Two recent court decisions, Waddle v Elrod and Republic Bank Inc. v West Penn Allegheny Health System Inc., reaffirm that exchanges of email messages can result in binding contracts. A growing number of courts are following this reasoning by construing email on the same level with more traditional means of correspondence. Kathryn L. Ossian of Miller Canfield has experience representing technology clients, including helping them draft their standard technology agreements and keeping them updated on legal developments in the field.

Thorpe: Is it hard to get clients to take email issues seriously?

Ossian: It was more difficult in the past but is becoming less so given the number of court decisions involving email.
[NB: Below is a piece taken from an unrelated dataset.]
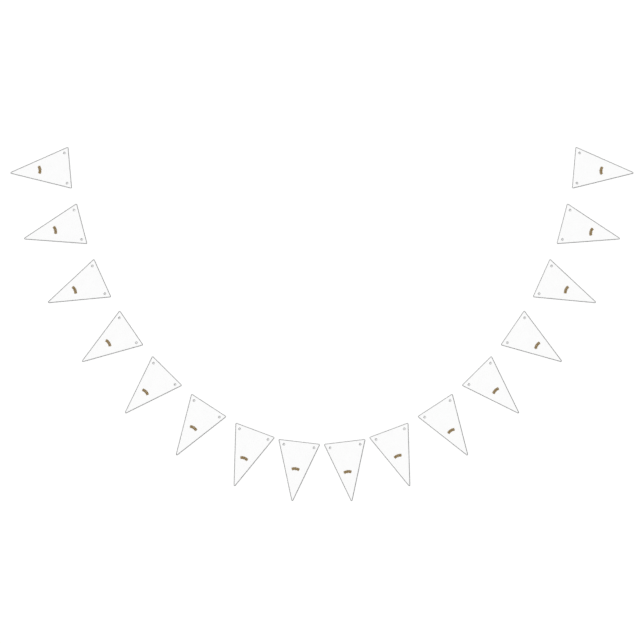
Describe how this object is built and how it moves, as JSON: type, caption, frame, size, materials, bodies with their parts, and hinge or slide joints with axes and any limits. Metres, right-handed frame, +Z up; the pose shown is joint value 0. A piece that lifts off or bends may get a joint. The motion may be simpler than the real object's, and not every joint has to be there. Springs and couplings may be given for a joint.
{
  "type": "pennant bunting",
  "caption": "White triangular cloth pennants with grey overlocked edges and an eyelet in each upper corner, laid flat along the curve in which bunting hangs.",
  "frame": {"origin": "on the surface the pennants lie on, under the middle of the whole layout", "axes": "+X from the left end of the layout to the right end, +Y from the lowest pennants up to the two ends, +Z up from the surface, out of the pennants' faces"},
  "size_m": [2.2192, 1.2606, 0.0027],
  "materials": {
    "pennant_cloth": "white plain-woven cotton, matt",
    "eyelet_metal": "nickel-plated steel, satin",
    "edge_thread": "grey overlock thread",
    "motif_thread": "brown embroidery thread, a soft sheen"
  },
  "bodies": {
    "root": {"pennant_01": "pennant_cloth", "pennant_02": "pennant_cloth", "pennant_03": "pennant_cloth", "pennant_04": "pennant_cloth", "pennant_05": "pennant_cloth", "pennant_06": "pennant_cloth", "pennant_07": "pennant_cloth", "pennant_08": "pennant_cloth", "pennant_09": "pennant_cloth", "pennant_10": "pennant_cloth", "pennant_11": "pennant_cloth", "pennant_12": "pennant_cloth", "pennant_13": "pennant_cloth", "pennant_14": "pennant_cloth", "pennant_15": "pennant_cloth", "pennant_16": "pennant_cloth", "eyelet_01_left": "eyelet_metal", "eyelet_01_right": "eyelet_metal", "eyelet_02_left": "eyelet_metal", "eyelet_02_right": "eyelet_metal", "eyelet_03_left": "eyelet_metal", "eyelet_03_right": "eyelet_metal", "eyelet_04_left": "eyelet_metal", "eyelet_04_right": "eyelet_metal", "eyelet_05_left": "eyelet_metal", "eyelet_05_right": "eyelet_metal", "eyelet_06_left": "eyelet_metal", "eyelet_06_right": "eyelet_metal", "eyelet_07_left": "eyelet_metal", "eyelet_07_right": "eyelet_metal", "eyelet_08_left": "eyelet_metal", "eyelet_08_right": "eyelet_metal", "eyelet_09_left": "eyelet_metal", "eyelet_09_right": "eyelet_metal", "eyelet_10_left": "eyelet_metal", "eyelet_10_right": "eyelet_metal", "eyelet_11_left": "eyelet_metal", "eyelet_11_right": "eyelet_metal", "eyelet_12_left": "eyelet_metal", "eyelet_12_right": "eyelet_metal", "eyelet_13_left": "eyelet_metal", "eyelet_13_right": "eyelet_metal", "eyelet_14_left": "eyelet_metal", "eyelet_14_right": "eyelet_metal", "eyelet_15_left": "eyelet_metal", "eyelet_15_right": "eyelet_metal", "eyelet_16_left": "eyelet_metal", "eyelet_16_right": "eyelet_metal"}
  },
  "joints": []
}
Emerging legal issues involving texting and use of social media have also helped clients become more focused on these types of issues.

Thorpe: In Republic Bank Inc. v West Penn Allegheny Health System Inc., a hospital pointed to a lack of paper documentation to try and void a contract but the court ruled, and was upheld on appeal, that a valid contract was formed through email exchanges. Tell us about that.
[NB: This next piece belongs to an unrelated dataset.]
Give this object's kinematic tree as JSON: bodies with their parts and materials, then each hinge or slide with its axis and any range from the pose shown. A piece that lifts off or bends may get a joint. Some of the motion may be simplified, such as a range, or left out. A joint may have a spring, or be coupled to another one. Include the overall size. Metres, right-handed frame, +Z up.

Ossian: The court found that the exchange of multiple messages between the parties contained the necessary elements of a contract--offer, acceptance, consideration and mutual assent. The essential terms such as price and quantity were also included. When the bank attempted to enforce the agreed upon terms, the hospital raised the Uniform Commercial Code's ''writing'' requirement as a defense. The court easily dismissed this, finding that the email messages were writings sufficient to satisfy the UCC requirement. The decision recognizes the frequent and common use of email in commercial settings, including for contract negotiation and formation.

Thorpe: In Waddle v Elrod, the court ruled that an attorney's ''signature'' at the bottom of the email message rendered it a ''signed memorandum.'' Was that a surprise?
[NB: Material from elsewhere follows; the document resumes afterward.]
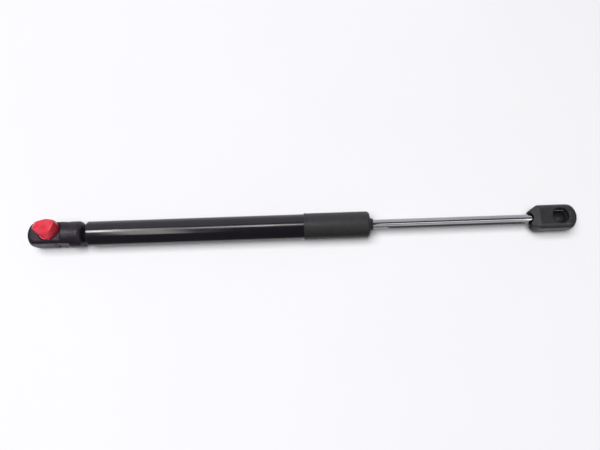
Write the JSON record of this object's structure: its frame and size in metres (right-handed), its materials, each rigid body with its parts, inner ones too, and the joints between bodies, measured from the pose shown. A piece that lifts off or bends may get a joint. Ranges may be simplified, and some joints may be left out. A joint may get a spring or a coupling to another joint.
{
  "type": "gas strut stay",
  "caption": "Slim gas strut stay for windows, lids and shutters: round tube with a protective sleeve, sliding rod, and a ball socket with a wire clip at each end.",
  "frame": {"origin": "centre of the ball in the tube fitting's socket", "axes": "+X along the strut from the tube fitting to the rod fitting, +Z out of the mouths of both sockets, +Y completes a right-handed set"},
  "size_m": [0.4816, 0.0236, 0.0316],
  "materials": {
    "tube_paint": "gloss black enamel",
    "fitting_paint": "semi-gloss black coating",
    "sleeve_plastic": "satin black",
    "rod_fitting_plastic": "satin dark grey, glass-filled",
    "plug_plastic": "soft red, semi-gloss",
    "rod_steel": "hard chromed and polished",
    "spring_wire": "blackened spring wire",
    "zinc_steel": "zinc plated",
    "guide_brass": "machined",
    "black_rubber": "matt",
    "bumper_rubber": "matt",
    "ring_plastic": "waxy off-white",
    "piston_metal": "machined"
  },
  "bodies": {
    "cylinder": {"pressure_tube": "tube_paint", "base_stud": "zinc_steel", "tube_fitting": "fitting_paint", "protective_sleeve": "sleeve_plastic", "rod_guide": "guide_brass", "guide_o_ring": "black_rubber", "rod_wiper": "black_rubber", "rod_seal": "black_rubber", "seal_washer": "zinc_steel", "snap_ring": "zinc_steel", "stop_bumper": "bumper_rubber"},
    "tube_clip_wire": {"tube_clip": "spring_wire"},
    "plug": {"transport_plug": "plug_plastic"},
    "sliding_ring": {"piston_ring": "ring_plastic"},
    "rod": {"piston_rod": "rod_steel", "piston": "piston_metal", "piston_front_washer": "zinc_steel", "piston_rear_washer": "zinc_steel", "piston_nut": "zinc_steel", "rod_fitting": "rod_fitting_plastic"},
    "rod_clip_wire": {"rod_clip": "spring_wire"}
  },
  "joints": [
    {"name": "rod_slide", "type": "slide", "parent": "cylinder", "child": "sliding_ring", "axis": [1, 0, 0], "range_m": [-0.13, 0], "stiffness_N_per_m": 154, "springref_m": 0.65},
    {"name": "rod_spin", "type": "hinge", "parent": "sliding_ring", "child": "rod", "pos_m": [0.3, 0, 0], "axis": [1, 0, 0], "continuous": true},
    {"name": "tube_clip_release", "type": "slide", "parent": "cylinder", "child": "tube_clip_wire", "axis": [1, 0, 0], "range_m": [0, 0.002], "stiffness_N_per_m": 1500},
    {"name": "rod_clip_release", "type": "slide", "parent": "rod", "child": "rod_clip_wire", "axis": [0, 1, 0], "range_m": [0, 0.002], "stiffness_N_per_m": 1500},
    {"name": "plug_lift", "type": "slide", "parent": "cylinder", "child": "plug", "axis": [0, 0, 1], "range_m": [0, 0.04]}
  ]
}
Ossian: No, because the Statute of Frauds focuses on the writing being authentic. Even though this case involved the transfer of real property, a matter that falls under the Statute of Frauds, neither party claimed that the email message was not theirs (or that of their attorney). Electronic signatures have received legal recognition for over a decade. The federal Electronic Signatures in Global and National Commerce Act (E-Sign Act) has been on the books since 2000.

Thorpe: Where do you think email law is going? What new wrinkles might we see?

Ossian: While the court decisions thus far have involved commercial contracts, settlement agreements and even the sale of real property, I've yet to see a case validating a will, trust or similar instrument via email. As even the E-Sign Act exempts those types of instruments, it may be a long while before we see a decision like that.

Thorpe: With the current state of law on the subject, what's the most important part of any company's email policy?

Ossian: Many elements of an organization's policy are impacted by these decisions, including examples of situations where the use of email is not recommended and the effective use of disclaimers. Existing policies should be reviewed and updated as needed given the current legal climate.

Thorpe: How do texting and tweeting fit into the picture? Would they be affected by these rulings?

Ossian: Certainly texts and tweets could also be held to form the basis for binding agreements. Last year, a federal court in Florida held that instant messages exchanged between representatives of companies ''operate collectively as an unsigned writing containing the terms of the agreement to modify'' a contract between the parties. After a five day trial, the court awarded damages of over $1.2 million dollars based on the amended contract terms.

Thorpe: Are there concerns about juries and social media; texting; tweeting? Any law being made there?

Ossian: Yes. there are a number of court decisions over the past few years addressing motions for mistrial based on a juror's improper use of social media or other Internet access while sitting in trial. The Michigan Supreme Court enacted a rule prohibiting jurors from using electronic devices in the court or during deliberations. This continues to be a major concern for judges and litigants.

Thorpe: Can you foresee a day when a decision similar to Republic Bank Inc. v West Penn Allegheny Health System Inc. could be rendered over exchanges on Facebook or Twitter?

Ossian: Absolutely, it is just a matter of time.